As a family historian I am fascinated by the homes of my ancestors as well as those similar to theirs that have a story to tell. Where a house has stood for a couple of centuries or more, then many people will have lived out their lives within its walls. Relating the stories of these people can often help us to understand the times that the occupants and our own ancestors lived through. Sometimes we may even recognise parallels to our forebears lives in the stories told.
The first series of A House Through Time, based around a Grade II-listed Georgian town-house in Liverpool, captured the public imagination early last year. Local archives reported an increase in footfall in the wake of the series as people wanted to research the history of their own houses.
It is very welcome that, built on the success of the first, a second series is now to be broadcast. This time it is centred on 5 Ravensworth Terrace in Newcastle upon Tyne and the format remains the same even if the location has moved.
Historian David Olusoga (of Black and British: A Forgotten History and Civilisations) returns as the series’ presenter and the home, which has grand fireplaces and generous proportions for a house in the city centre, dates back to the Georgian era.
As with the ever popular Who Do You Think You Are? show, the programme required a great deal of research – not on a celebrity’s ancestors but concentrating on the house’s history traced through deeds and land registry documents, maps, newspaper archives and wills.
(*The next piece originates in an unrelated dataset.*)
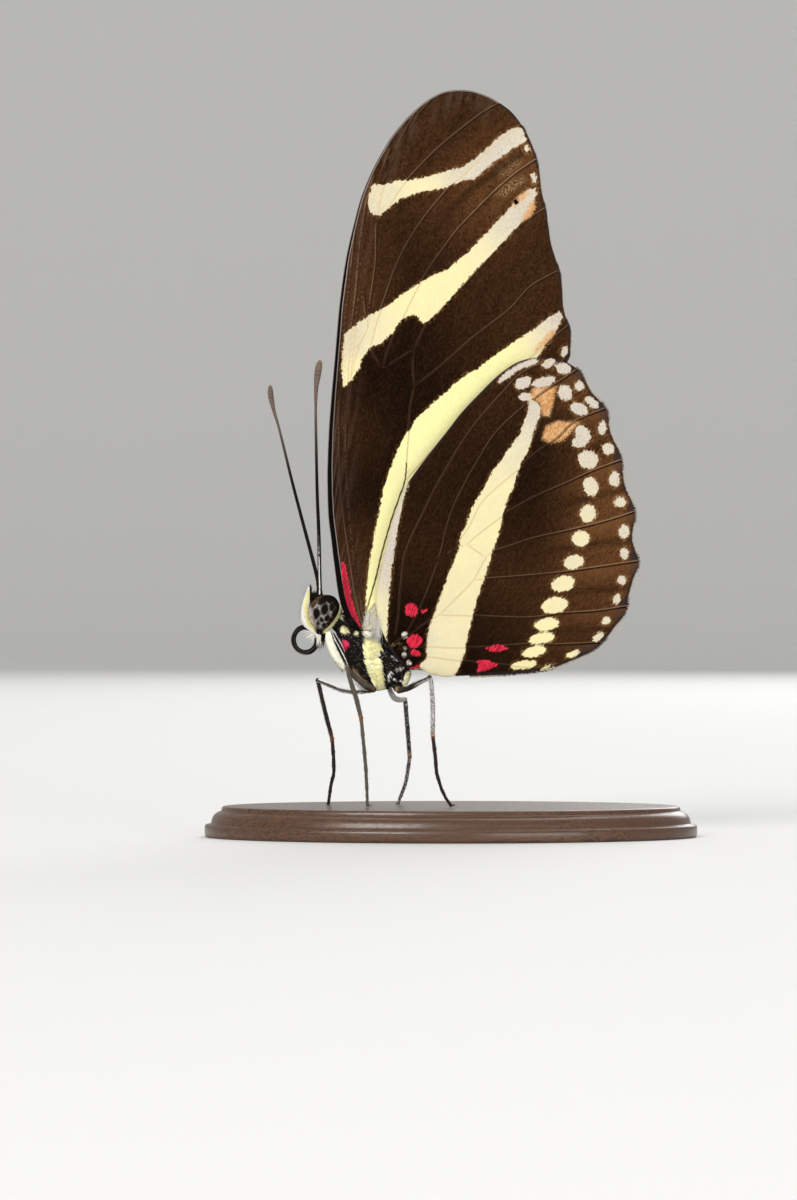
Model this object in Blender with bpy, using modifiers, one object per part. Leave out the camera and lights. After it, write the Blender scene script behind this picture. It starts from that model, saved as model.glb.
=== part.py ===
"""Zebra longwing butterfly at rest with its wings closed, as a life-size still model.

The head points to -X, the left side of the animal to -Y, and up is +Z.
Side-view places (x, z) are in millimetres from the root of the forewing, because that is
where all the big forms meet. The whole model stands on a plain oval base whose underside
is at z = 0 and whose middle is the origin.
"""

import math

import bmesh
import bpy
from mathutils import Matrix, Vector
from mathutils.geometry import delaunay_2d_cdt, intersect_point_line

OBJECT_NAME = "zebra_longwing"
MM = 0.001

# Base: the widest thing in the model, so its middle is the middle of the whole box.
BASE_LENGTH = 40.0
BASE_WIDTH = 26.0
BASE_THICKNESS = 2.5
BASE_BEVEL = 0.6
BASE_SIDES = 64

# Where the forewing root stands over the base.
ROOT_X = -7.0
ROOT_HEIGHT = 14.0
FOOT_GAP = 0.12
ROOT_Z = BASE_THICKNESS + FOOT_GAP + ROOT_HEIGHT

# Clearance that is left wherever two nodes meet.
GAP = 0.3

# Wings: a membrane with the main veins raised out of both of its faces.
MEMBRANE = 0.5
VEIN_THICKNESS = 0.82
VEIN_HALF_WIDTH = 0.55
WING_STEP = 2.3
RIM_STEP = 1.5
MERGE_DISTANCE = 0.45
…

There in input into the show from experts such as Professor Deborah Sugg Ryan of the University of Portsmouth, who specialises in historical interiors.
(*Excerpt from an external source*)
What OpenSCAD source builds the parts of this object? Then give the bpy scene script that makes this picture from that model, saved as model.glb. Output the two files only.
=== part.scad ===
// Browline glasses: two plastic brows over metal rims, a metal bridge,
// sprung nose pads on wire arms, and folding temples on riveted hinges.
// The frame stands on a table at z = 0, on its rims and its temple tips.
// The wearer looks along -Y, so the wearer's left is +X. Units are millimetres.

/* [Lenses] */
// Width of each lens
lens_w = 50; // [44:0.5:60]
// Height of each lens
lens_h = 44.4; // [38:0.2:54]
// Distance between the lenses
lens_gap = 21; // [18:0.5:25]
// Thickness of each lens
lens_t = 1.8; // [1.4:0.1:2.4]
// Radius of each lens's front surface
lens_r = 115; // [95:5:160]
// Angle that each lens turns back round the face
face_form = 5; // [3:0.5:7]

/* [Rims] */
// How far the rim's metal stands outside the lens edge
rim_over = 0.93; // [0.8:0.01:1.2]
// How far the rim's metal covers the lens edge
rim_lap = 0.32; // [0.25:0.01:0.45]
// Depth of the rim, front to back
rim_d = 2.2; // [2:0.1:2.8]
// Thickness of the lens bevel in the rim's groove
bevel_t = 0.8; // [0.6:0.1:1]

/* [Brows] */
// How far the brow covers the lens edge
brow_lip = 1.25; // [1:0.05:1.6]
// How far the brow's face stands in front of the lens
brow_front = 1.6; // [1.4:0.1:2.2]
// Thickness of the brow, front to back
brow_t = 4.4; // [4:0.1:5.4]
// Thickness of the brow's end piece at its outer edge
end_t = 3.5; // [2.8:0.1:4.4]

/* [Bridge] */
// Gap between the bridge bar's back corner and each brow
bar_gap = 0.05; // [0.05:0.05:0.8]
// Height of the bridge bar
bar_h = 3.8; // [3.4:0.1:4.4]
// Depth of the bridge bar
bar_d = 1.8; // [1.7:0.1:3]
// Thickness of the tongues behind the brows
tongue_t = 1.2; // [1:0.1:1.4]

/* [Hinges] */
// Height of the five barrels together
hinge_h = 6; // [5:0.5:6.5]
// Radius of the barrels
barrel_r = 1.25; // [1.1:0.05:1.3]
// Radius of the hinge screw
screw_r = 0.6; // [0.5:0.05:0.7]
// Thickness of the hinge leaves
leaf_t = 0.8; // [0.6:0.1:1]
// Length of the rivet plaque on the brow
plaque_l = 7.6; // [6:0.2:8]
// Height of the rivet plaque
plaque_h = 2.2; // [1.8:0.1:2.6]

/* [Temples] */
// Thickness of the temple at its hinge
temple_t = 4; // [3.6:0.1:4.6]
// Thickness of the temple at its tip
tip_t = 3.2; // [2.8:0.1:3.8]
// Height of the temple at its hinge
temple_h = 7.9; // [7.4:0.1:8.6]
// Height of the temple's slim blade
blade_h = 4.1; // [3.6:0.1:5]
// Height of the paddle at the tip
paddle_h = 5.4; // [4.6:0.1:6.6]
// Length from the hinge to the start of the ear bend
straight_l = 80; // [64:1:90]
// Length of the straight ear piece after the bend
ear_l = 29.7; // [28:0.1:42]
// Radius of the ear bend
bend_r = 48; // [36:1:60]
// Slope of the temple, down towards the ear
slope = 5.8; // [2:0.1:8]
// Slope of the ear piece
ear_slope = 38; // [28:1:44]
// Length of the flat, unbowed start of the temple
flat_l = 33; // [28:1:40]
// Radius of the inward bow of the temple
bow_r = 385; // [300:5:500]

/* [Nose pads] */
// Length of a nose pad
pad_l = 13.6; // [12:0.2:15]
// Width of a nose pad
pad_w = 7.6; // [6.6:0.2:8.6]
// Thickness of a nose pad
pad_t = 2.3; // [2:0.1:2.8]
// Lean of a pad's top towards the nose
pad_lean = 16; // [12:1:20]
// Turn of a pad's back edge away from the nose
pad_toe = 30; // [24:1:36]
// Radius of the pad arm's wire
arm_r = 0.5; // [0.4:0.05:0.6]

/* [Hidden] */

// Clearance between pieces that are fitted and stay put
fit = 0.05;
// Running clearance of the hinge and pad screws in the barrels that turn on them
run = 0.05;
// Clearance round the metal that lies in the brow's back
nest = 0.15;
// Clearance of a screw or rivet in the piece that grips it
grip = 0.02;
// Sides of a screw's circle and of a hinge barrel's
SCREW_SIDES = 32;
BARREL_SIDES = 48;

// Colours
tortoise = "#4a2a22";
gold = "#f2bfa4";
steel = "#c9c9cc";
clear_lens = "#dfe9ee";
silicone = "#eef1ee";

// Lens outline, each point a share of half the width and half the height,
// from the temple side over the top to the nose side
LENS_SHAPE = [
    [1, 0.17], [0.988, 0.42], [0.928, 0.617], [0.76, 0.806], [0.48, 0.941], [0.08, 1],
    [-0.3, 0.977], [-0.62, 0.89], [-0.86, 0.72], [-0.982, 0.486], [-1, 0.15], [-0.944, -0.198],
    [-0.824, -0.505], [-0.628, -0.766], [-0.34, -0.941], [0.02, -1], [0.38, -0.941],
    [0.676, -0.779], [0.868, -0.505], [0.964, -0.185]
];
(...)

Of course it is going to be the personal stories of the inhabitants that will make this show gripping and the BBC publicity tells us that we are set to meet such figures as a lawyer bent on vengeance, a doctor caught up in a workhouse scandal and a noted marine biologist.
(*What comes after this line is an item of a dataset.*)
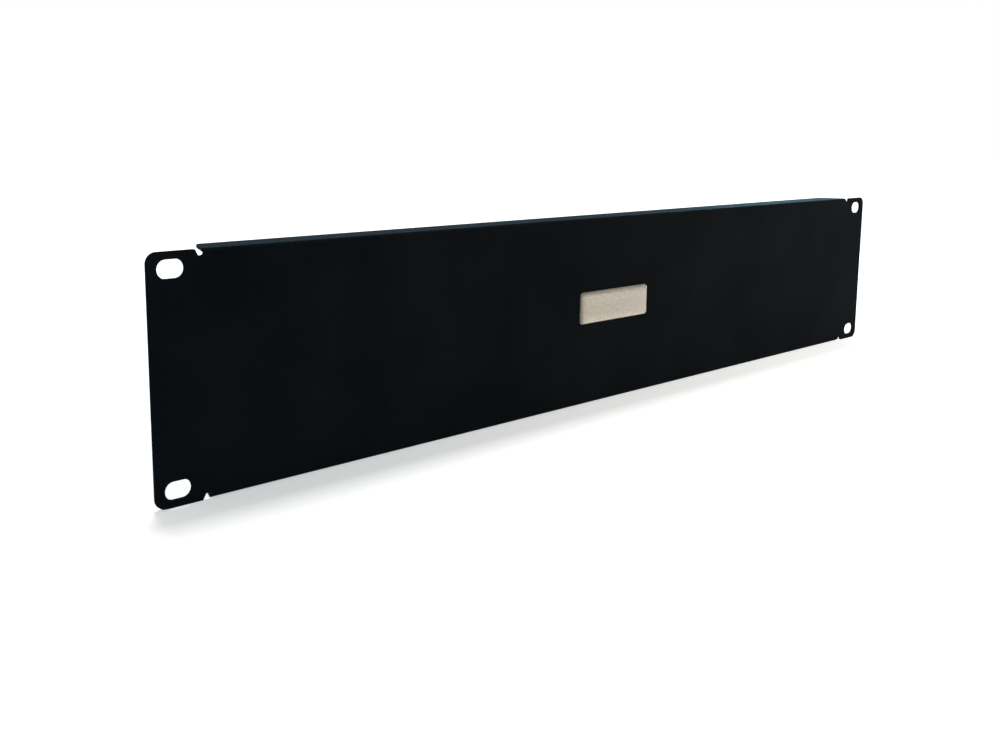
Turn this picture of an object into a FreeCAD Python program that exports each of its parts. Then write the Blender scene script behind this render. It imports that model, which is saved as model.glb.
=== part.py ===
import FreeCAD, Part

import math
import os

from FreeCAD import Vector

# Two-unit blanking panel for a 19-inch rack: one folded steel sheet with a resin-domed badge.
# Millimetres. The origin is the centre of the four mounting slots, on the rear face of the ears,
# which is the face that seats on the rack's rails. +X is to the right seen from the front,
# +Y points into the rack and +Z is up.

# Rack standard
PANEL_WIDTH = 482.6           # over both ears
RACK_UNITS = 2                # height of the panel in rack units
UNIT_PITCH = 44.45            # height of one rack unit
STACKING_GAP = 0.8            # taken off the height so that stacked panels clear each other
SLOT_TO_END = 8.75            # from a slot's centre to the panel's end
SLOT_TO_UNIT_EDGE = 6.35      # from the outer hole of a rack unit to the edge of the unit

# Sheet and folds
SHEET = 1.2                   # thickness of the sheet
BEND_INSIDE_RADIUS = 0.6
FLANGE_DEPTH = 15.0           # from the front face to the free edge of a flange
FLANGE_END_TAPER = 5.3        # how far each flange end is drawn in at its free edge
FLANGE_CORNER_RADIUS = 3.0    # at the free corners of the flanges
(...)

As with so many inner-city addresses, the desirability of Ravensworth Terrace has seen it move up and down the social scale over the years, with one time period seeing it as a street of lodging houses rather than a place for the professional classes of lawyers and doctors.
If you don’t live in the UK, IOM or the Channel Isles then to be able to watch on iPlayer if you will need a VPN. Google how to watch iPlayer from abroad to find out more.